Best practices for handling large legacy data

  • October 17, 2025
  • 3 replies
  • 100 views

Hi,

Context:

We currently organize our data in CDF using a per-country partitioning strategy, where each country has its own space.
This approach was chosen primarily to restrict data access by country in a fine-grained manner.

On top of that, we expose data models grouped by Business Object, such as Well ArchitectureCost Model, etc.
Each Business Object model aggregates several data objects under a common business theme, which also allows us to control access by business domain in addition to country-based access.

We are now planning to integrate a large amount of historical data, which will likely increase our model size by around 4x.
These historical datasets are rarely queried, but we want to make sure their addition does not degrade performance for operational data — both in query latency and data ingestion throughput.

We are evaluating two potential strategies:

  1. Keep everything in the same spaces, adding an indexed attribute (e.g., is_legacy = true) to distinguish legacy records.

  2. Create dedicated legacy spaces per country (e.g., fr_legacydz_legacy) to isolate historical data.

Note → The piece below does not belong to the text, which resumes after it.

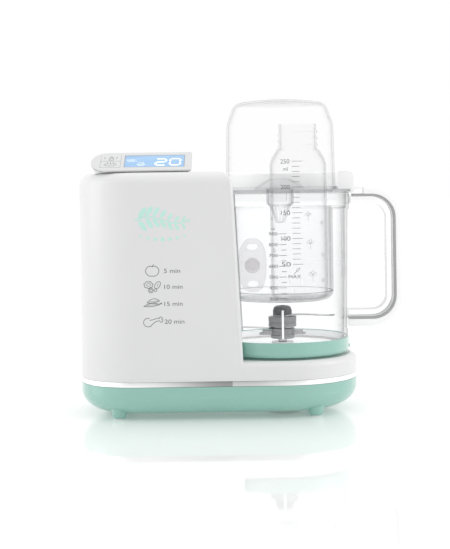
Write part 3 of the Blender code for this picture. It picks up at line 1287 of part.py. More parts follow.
# ---- water and steam ----
def build_steam(axis):
    """Tank with its flap and pin, boiler, feed and steam tubes, and the outlet in the pocket's wall."""
    tank = add("water_tank", box_bmesh(TANK_X, TANK_Y, (TANK_BOTTOM, TANK_TOP)), "clear", axis)
    wall = TANK_WALL
    inside = box_bmesh(
        (TANK_X[0] + wall, TANK_X[1] - wall), (TANK_Y[0] + wall, TANK_Y[1] - wall),
        (TANK_BOTTOM + wall, TANK_TOP + CLEAR_OF),
    )
    cut(tank, "tank_inside", inside)
    hinge = empty("flap_axis", (0, HINGE_Y, FLAP_Z), axis)
    half = FLAP_THICKNESS / 2
    plate = box_bmesh(
        (TANK_X[0] - FLAP_OVERLAP, TANK_X[1] + FLAP_OVERLAP),
        (TANK_Y[0] - FLAP_OVERLAP - HINGE_Y, TANK_Y[1] + FLAP_OVERLAP - HINGE_Y), (-half, half),
    )
    flap = add("tank_lid", plate, "white", hinge)
    join(flap, "flap_web", box_bmesh(BARREL_X, (-BARREL_RADIUS - PIN_TROUGH, 0.0), (GAP - half, half - GAP)))
    join(flap, "flap_barrel", bar_bmesh(BARREL_RADIUS, *BARREL_X, 14, "X"))
    cut(flap, "flap_bore", bar_bmesh(PIN_RADIUS + GAP, BARREL_X[0] - BITE, BARREL_X[1] + BITE, 10, "X"))
    pin = bar_bmesh(PIN_RADIUS, BARREL_X[0] - PIN_END, BARREL_X[1] + PIN_END, 10, "X")
    add("hinge_pin", pin, "steel", axis, (0, HINGE_Y, FLAP_Z))
    at = (*BOILER_XY, BOILER_BOTTOM)
    boiler = [
        (0.0, 0.0), (BOILER_RADIUS, 0.0), (BOILER_RADIUS, BOILER_HEIGHT - BOILER_CHAMFER),
        (BOILER_RADIUS - BOILER_CHAMFER, BOILER_HEIGHT), (0.0, BOILER_HEIGHT),
    ]
    add("boiler", turned_bmesh(boiler, 24), "steel", axis, at)
    x, y = FEED_XY
    feed = [(x, y, BOILER_TOP + GAP), (x, y, TANK_BOTTOM - GAP)]
    tube("feed_tube", feed, TUBE_RADIUS, "silicone", axis)
    outlet = -pocket_radius(STEAM_HEIGHT) - SLIP
    start = outlet - OUTLET_LENGTH
    front = TANK_Y[0] - TUBE_RADIUS - TUBE_CLEAR
    steam = [
        (BOILER_XY[0], BOILER_XY[1] - BOILER_PORT, BOILER_TOP + GAP),
        (BOILER_XY[0] + 2, front - 5, (BOILER_TOP + STEAM_HEIGHT) / 2),
        (start - 12, front, STEAM_HEIGHT - 7),
        (start - GAP, 0, STEAM_HEIGHT),
    ]
    tube("steam_tube", steam, TUBE_RADIUS, "silicone", axis)
    profile = ring_profile(STEAM_BORE, STEAM_BORE + STEAM_WALL, start, outlet)
    add("steam_outlet", turned_bmesh(profile, 16, "X"), "dark", axis, (0, 0, STEAM_HEIGHT))


# ---- display ----
def display_outline(inset=0.0):
    """The display seen square on: round at its left end, nearly square at its right."""
    end = DISPLAY_DEPTH / 2 - inset - 0.01
    corner = DISPLAY_RIGHT_CORNER
    u = (inset, DISPLAY_LENGTH - inset)
    v = (inset, DISPLAY_DEPTH - inset)
    return rounded(u, v, (corner, corner, end, end), NECK_STEPS)


def build_display(axis):
    """Display housing on its neck, screen, window, two keys and the board."""
    seat = empty("display_seat", (DISPLAY_LEFT, DISPLAY_FRONT_Y, DISPLAY_FRONT_Z), axis, DISPLAY_TILT)
    slab = prism_bmesh(display_outline(), -DISPLAY_THICKNESS, 0.0)
    housing = add("display_housing", slab, "panel", seat)
    tilt = math.radians(DISPLAY_TILT)
    foot = TOWER_TOP + GAP
    rings = [[], []]
    for u, v in display_outline(NECK_INSET):
        y = v * math.cos(tilt) + NECK_LAP * math.sin(tilt)
        z = v * math.sin(tilt) - NECK_LAP * math.cos(tilt)
        rings[0].append((u, y, foot - DISPLAY_FRONT_Z))
        rings[1].append((u, y, z))
    level = empty("display_level", (DISPLAY_LEFT, DISPLAY_FRONT_Y, DISPLAY_FRONT_Z), axis)
    neck = hidden(add("display_neck", loft_bmesh(rings), "panel", level))
    union = housing.modifiers.new("display_neck", "BOOLEAN")
    union.operation = "UNION"
    union.object = neck
    window = rounded(WINDOW_U, WINDOW_V, (2, 2, 2, 2), 3)
    hole = rounded(
        (WINDOW_U[0] - GAP, WINDOW_U[1] + GAP), (WINDOW_V[0] - GAP, WINDOW_V[1] + GAP), (2, 2, 2, 2), 3
    )
    window_low = -WINDOW_SINK - WINDOW_THICKNESS
    pockets = [prism_bmesh(hole, window_low - GAP, BITE)]
    keys = []
    for v, corners in zip(KEY_V, ((1, 1, 1, KEY_CORNER), (1, 1, KEY_CORNER, 1))):
        keys.append(rounded(KEY_U, v, corners, 3))
        wide = (KEY_U[0] - GAP, KEY_U[1] + GAP)
        pockets.append(prism_bmesh(rounded(wide, (v[0] - GAP, v[1] + GAP), corners, 3), -KEY_POCKET, BITE))
    cut(housing, "display_pockets", joined_bmesh(pockets))
    margin = MODULE_MARGIN
    u = (WINDOW_U[0] + margin, WINDOW_U[1] - margin)
    v = (WINDOW_V[0] + margin, WINDOW_V[1] - margin)
    module_low = window_low - GAP - MODULE_THICKNESS
    room = box_bmesh((u[0] - GAP, u[1] + GAP), (v[0] - GAP, v[1] + GAP), (module_low - GAP, BITE))
    cut(housing, "module_room", room)
    add("lcd_window", prism_bmesh(window, window_low, -WINDOW_SINK), "screen", seat)
    add("lcd_module", box_bmesh(u, v, (module_low, window_low - GAP)), "dark", seat)
    for name, outline in zip(("key_lower", "key_upper"), keys):
        add(name, prism_bmesh(outline, KEY_PROUD - KEY_THICKNESS, KEY_PROUD), "panel", seat)
    back = DISPLAY_DEPTH * math.cos(tilt)
    board_y = [back - inwards for inwards in BOARD_BACK]
    low = foot - DISPLAY_FRONT_Z
    room = box_bmesh(
        (BOARD_X[0] - GAP, BOARD_X[1] + GAP), (board_y[0] - GAP, board_y[1] + GAP),
        (low - BITE, low + BOARD_THICKNESS + BOARD_ROOM),
    )
    room_tool = hidden(add("board_room", room, "dark", level))
    taken = housing.modifiers.new("board_room", "BOOLEAN")
    taken.operation = "DIFFERENCE"
    taken.object = room_tool
    board = box_bmesh(BOARD_X, board_y, (low + BOARD_RISE, low + BOARD_RISE + BOARD_THICKNESS))
    add("control_board", board, "board", level)


def build():
    clear_scene()
    axis = empty("jar_axis", (AXIS_X, 0, 0))
    build_base(axis)
    housing = build_housing(axis)
    build_back(axis, housing)
    build_frame(axis)
    dog_low, dog_top = build_drive(axis)
    build_cutter(axis, dog_low, dog_top)
    build_jar(axis)
    build_basket(axis)
    build_bottle(axis)
    build_soother(axis)
    build_lid(axis)
    build_dome(axis)
    build_steam(axis)
    build_display(axis)


build()
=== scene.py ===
"""Looks of a countertop baby food maker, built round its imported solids.

Shapes are laid out in millimetres from the jar's axis: x towards the handle, y towards the back,
z up from the table. piece() carries them to the row frame in metres. Each sub-assembly is a class
with its sizes as fields, a build method and the bodies that its pieces move with.
"""

from __future__ import annotations

import json
import logging
import math
from dataclasses import dataclass, field
from enum import Enum
from typing import Callable, Iterable, Sequence, Union

import bmesh
import bpy
import numpy as np
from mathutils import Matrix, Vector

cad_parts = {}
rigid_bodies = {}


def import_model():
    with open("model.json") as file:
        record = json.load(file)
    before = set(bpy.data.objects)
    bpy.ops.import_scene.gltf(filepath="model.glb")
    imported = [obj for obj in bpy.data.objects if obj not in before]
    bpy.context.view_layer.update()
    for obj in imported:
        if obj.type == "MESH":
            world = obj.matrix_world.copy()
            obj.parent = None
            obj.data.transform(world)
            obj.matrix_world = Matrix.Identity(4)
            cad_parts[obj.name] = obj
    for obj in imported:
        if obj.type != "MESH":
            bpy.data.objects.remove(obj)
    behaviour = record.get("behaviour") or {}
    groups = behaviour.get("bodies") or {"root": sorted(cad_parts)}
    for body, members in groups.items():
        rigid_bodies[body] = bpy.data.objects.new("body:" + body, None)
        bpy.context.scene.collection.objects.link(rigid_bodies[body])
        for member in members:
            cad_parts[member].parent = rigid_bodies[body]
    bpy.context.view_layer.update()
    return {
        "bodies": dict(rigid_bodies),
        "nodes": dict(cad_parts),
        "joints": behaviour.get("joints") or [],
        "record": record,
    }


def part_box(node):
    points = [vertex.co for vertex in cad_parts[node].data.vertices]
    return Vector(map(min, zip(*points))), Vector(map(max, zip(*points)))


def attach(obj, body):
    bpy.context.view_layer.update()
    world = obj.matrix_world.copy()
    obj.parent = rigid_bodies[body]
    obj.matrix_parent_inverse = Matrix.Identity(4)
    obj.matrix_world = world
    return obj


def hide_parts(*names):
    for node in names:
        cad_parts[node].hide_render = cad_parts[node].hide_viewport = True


LOG = logging.getLogger("baby_food_maker")
MM = 0.001
Colour = tuple[float, float, float]


# ---- places in the frame ----
class Layout:
    """Turns places between the row frame in metres and millimetres from the jar's axis."""

    def __init__(self) -> None:
        """Finds the jar's axis in the middle of the blade base."""
        low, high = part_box("collar")
        self.origin = np.array([(low.x + high.x) / 2, (low.y + high.y) / 2, 0.0])

    def box(self, node: str) -> tuple[np.ndarray, np.ndarray]:
        """The lowest and highest corner of a CAD node, in millimetres from the jar's axis."""
        low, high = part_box(node)
        return (np.array(low) - self.origin) / MM, (np.array(high) - self.origin) / MM

    def metres(self, points: np.ndarray) -> np.ndarray:
        """Points in millimetres from the axis, as metres in the row frame."""
        return points * MM + self.origin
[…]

Could you please advise whether separating the legacy data into dedicated spaces would actually provide a measurable performance improvement (in terms of query scope or ingestion throughput)?

In other words:

  • Does space-level separation help reduce query latency compared to filtering on an indexed is_legacy attribute?

  • Are there any best practices or known trade-offs in CDF regarding space-based vs. attribute-based partitioning, especially for large-scale data models?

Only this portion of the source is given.